Tal Beit Halachmi s’empare du texte de Pierre Guyotat et signe sur le plateau du Théâtre de la Bastille une troublante mise en chairs. Performance à la fois physique et sonore, Progénitures ménage des moments d’une rare intensité.

Se mesurer à la fureur bouillonnante des textes de Pierre Guyotat, se frotter à son écriture âpre, crue, brutale, déstabilisante de par son infinie musicalité, implique le risque de se faire emporter par un terrible courant de vie, d’être écartelé par des flux insatiables, de finir écrasé par la matière lourde d’une langue bâtarde qui puise sa force directement aux entrailles. Tal Beit Halachmi jette dans la bataille son propre corps, dans une étreinte qui remue les chairs. A la fois sanctuaire et totem archaïque païen, une structure en métal trône au centre du plateau. Placée sous la tutelle de Louise Bourgeois, et de ses sculptures arachnéennes, les espaces protégés dans la convexité de ses arches se chargent également du magnétisme des limbes que tentent de saisir les œuvres pariétales de Giuseppe Penone. Mais pour l’instant, cette structure imaginée pour la pièce par Julien Massé guette dans la pénombre, interrogation incontournable au cœur du dispositif scénique.

Dans une obscurité dense, Tal Beit Halachmi approche le bord du plateau, apparition pesante et fragile à la fois, sur des plateformes vertigineuses. Corset en cuir rigide et lacets et singles gainent un corps qui surprend, interpelle le regard, tout comme la musicalité sauvage du texte, ses accents brusques, ses voyelles broyées ou étirées outre mesure accrochent l’oreille. La tension entre les mots devient insoutenable, un bras s’écarte lentement, une grosse larme s’écoule sur le visage impassible.

La pulsion sexuelle, la violence du monde crient leur droit entre les larges jambes écartées, entre les dents serrées, elles se fondent dans une exhalation brulante, lourde. La performeuse existe seulement par et pour le texte : sonorité, respiration, gémissement, hurlement. Suspendue, écartelée, elle se frotte ou empoigne les barreaux métalliques de la structure, acquiert la consistance fascinante et monstrueuse des poupées des Hans Belmer, automate désaxé mené par un désir qui le dépasse. Le texte continue à sourdre de sa bouche, chant, incantation, litanie, imprécation, chuchotement, messe de la chair, berceuse. Les mots sont gras, juteux, tranchants, terribles. Une membrane se déchire, de la terre se déverse par cette fente, écrase au sol, lui colle au corps. Les mains frappent les barreaux, la structure se met à trembler, le rythme s’accélère, la voix pousse dans les aigus, ses échos se répondent, s’entrelacent, comme autant des fils d’araignée, envoutants qui cernent le plateau.

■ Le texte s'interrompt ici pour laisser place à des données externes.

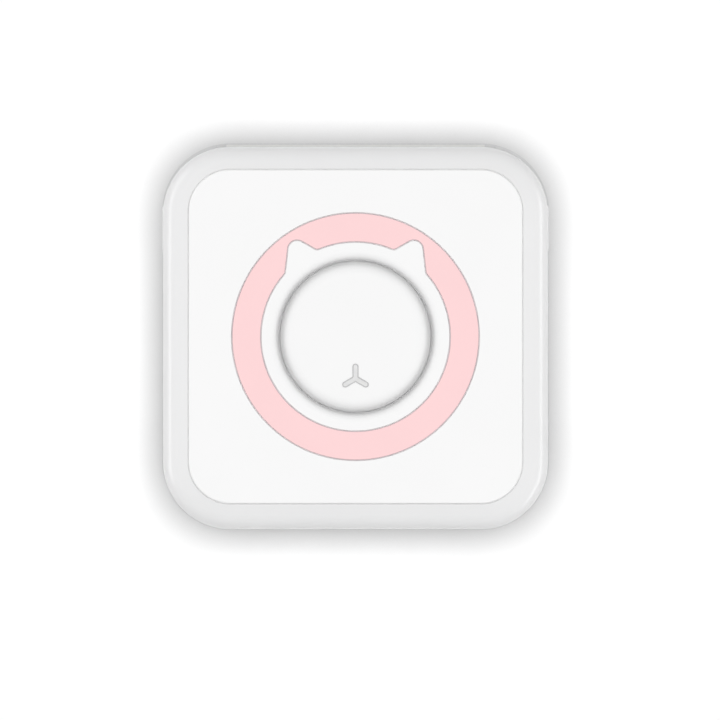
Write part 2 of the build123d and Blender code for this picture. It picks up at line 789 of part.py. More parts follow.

Des lambeaux de chair de la langue, enfouis, écorchés, triturés à vif, remuent un vortex de sensations viscérales dont Tal Beit Halachmi est à la fois l’instigatrice et le support. Les images d’Antoine d’Agata guettent toujours dans les franges, mais la performeuse sait concentrer les énergies indicibles dans sa gestuelle à la fois excessive et hiératique. Nul ne sort indemne de cette épreuve de force.